▶ [GOAL OF THE EXERCISE]:
Copy down every line where the string "from" shows up.

▶ [RECORD LIST]:
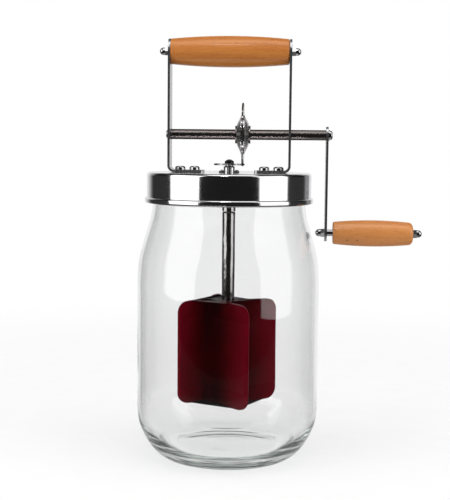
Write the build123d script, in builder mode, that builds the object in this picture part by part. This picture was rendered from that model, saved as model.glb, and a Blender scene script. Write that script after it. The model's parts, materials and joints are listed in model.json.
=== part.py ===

==

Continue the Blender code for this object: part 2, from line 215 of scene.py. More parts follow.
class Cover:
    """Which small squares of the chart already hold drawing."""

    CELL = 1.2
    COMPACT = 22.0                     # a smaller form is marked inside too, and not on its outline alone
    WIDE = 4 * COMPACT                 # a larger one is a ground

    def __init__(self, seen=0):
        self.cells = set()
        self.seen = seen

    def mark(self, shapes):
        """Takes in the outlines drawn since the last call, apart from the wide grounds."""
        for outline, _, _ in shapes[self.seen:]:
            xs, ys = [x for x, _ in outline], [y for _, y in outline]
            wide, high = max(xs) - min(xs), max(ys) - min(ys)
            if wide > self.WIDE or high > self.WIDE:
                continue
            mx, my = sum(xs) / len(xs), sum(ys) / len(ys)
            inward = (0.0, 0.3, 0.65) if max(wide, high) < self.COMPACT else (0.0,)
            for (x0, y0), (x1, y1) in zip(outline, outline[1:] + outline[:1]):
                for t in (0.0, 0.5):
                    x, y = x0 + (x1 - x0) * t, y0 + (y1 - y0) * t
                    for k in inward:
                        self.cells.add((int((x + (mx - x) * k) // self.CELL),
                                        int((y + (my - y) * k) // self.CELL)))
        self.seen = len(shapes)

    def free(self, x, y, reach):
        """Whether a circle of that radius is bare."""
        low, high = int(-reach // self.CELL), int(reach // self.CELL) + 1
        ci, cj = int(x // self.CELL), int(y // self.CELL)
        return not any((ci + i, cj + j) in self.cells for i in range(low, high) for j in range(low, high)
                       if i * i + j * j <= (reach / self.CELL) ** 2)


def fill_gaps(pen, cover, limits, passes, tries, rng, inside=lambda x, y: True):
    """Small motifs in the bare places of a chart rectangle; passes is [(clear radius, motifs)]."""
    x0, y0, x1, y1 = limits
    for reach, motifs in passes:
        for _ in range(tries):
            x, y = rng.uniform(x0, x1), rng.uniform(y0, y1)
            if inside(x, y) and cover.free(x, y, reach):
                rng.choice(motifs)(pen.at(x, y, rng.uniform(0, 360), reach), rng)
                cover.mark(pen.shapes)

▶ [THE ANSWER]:
Write the build123d script, in builder mode, that builds the object in this picture part by part. This picture was rendered from that model, saved as model.glb, and a Blender scene script. Write that script after it. The model's parts, materials and joints are listed in model.json.
Continue the Blender code for this object: part 2, from line 215 of scene.py. More parts follow.
        """Takes in the outlines drawn since the last call, apart from the wide grounds."""